Obviously this is way to high to bottle which is unfortunate as the beer is absolutely delicious although a little sweet as expected in respect to the gravity. On top of that I am moving and wanted to get this into a bottle.

Now I am thinking I have to pitch a yeast that can tolerate high alcohol as I am at about 5.6%, and I will have to lager again for another 30 days. Since I have all ready established the flavor profile I am unsure if I need to use a lager yeast or if I can choose something in the ale category to save myself some time. I would basically cold crash at that point as all I need is for the yeast to drop out as everything else was removed during the first lager phase. Any thoughts?
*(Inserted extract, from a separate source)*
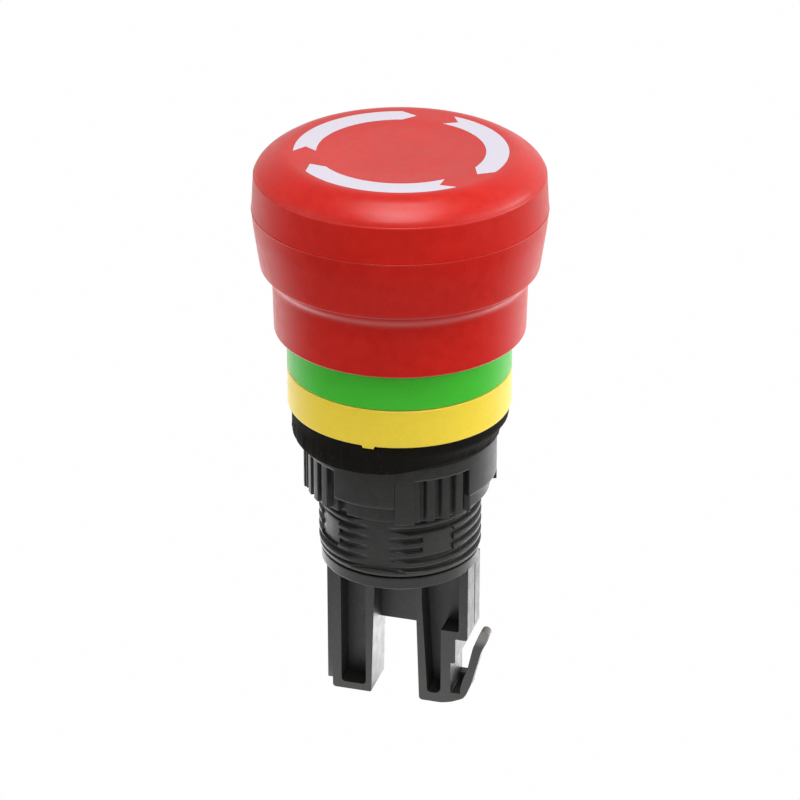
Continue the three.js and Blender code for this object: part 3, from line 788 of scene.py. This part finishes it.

I will also add that I did warm it up to 60 degrees from 33 to start the bottling process and there was no new yeast activity as I believe they all perished during the cold phase.
 
Hmmmm. . . . . Do you have a keg?

Any fermentation now will negate the benefits of lagering, if you do pitch new yeast you should make a starter and pitch it at high kreusen, if it does attenuate further, you will probably need to lager again. You've probably learned your lesson so I won't go into how this all could be avoided by letting primary fermentation finish prior to racking, etc. Lagers take alot longer to ferment than ales.

Hope this helps?:mug:
 
Lagers don't typically drop many points during lagering. Yeast will go dormant in the 30-40F range. Two weeks without a diacetyl rest is a very short lager fermentation, especially with an OG 1.072
I would guess that your SG was 1.030 when you racked it to the secondary. I would repitch and ferment at about 60F. This will essentially be a diacetyl rest. It may finish if you pitch enough yeast.
 
I did a d rest for 2 days, and I agree with the 60 deg. Do you think cold crashing it would be enough or should I lager again?
 
An update. I have left the beer sitting at 60 deg. for around 4 days and it seems that the yeast are slowly waking up and beginning to multiply again.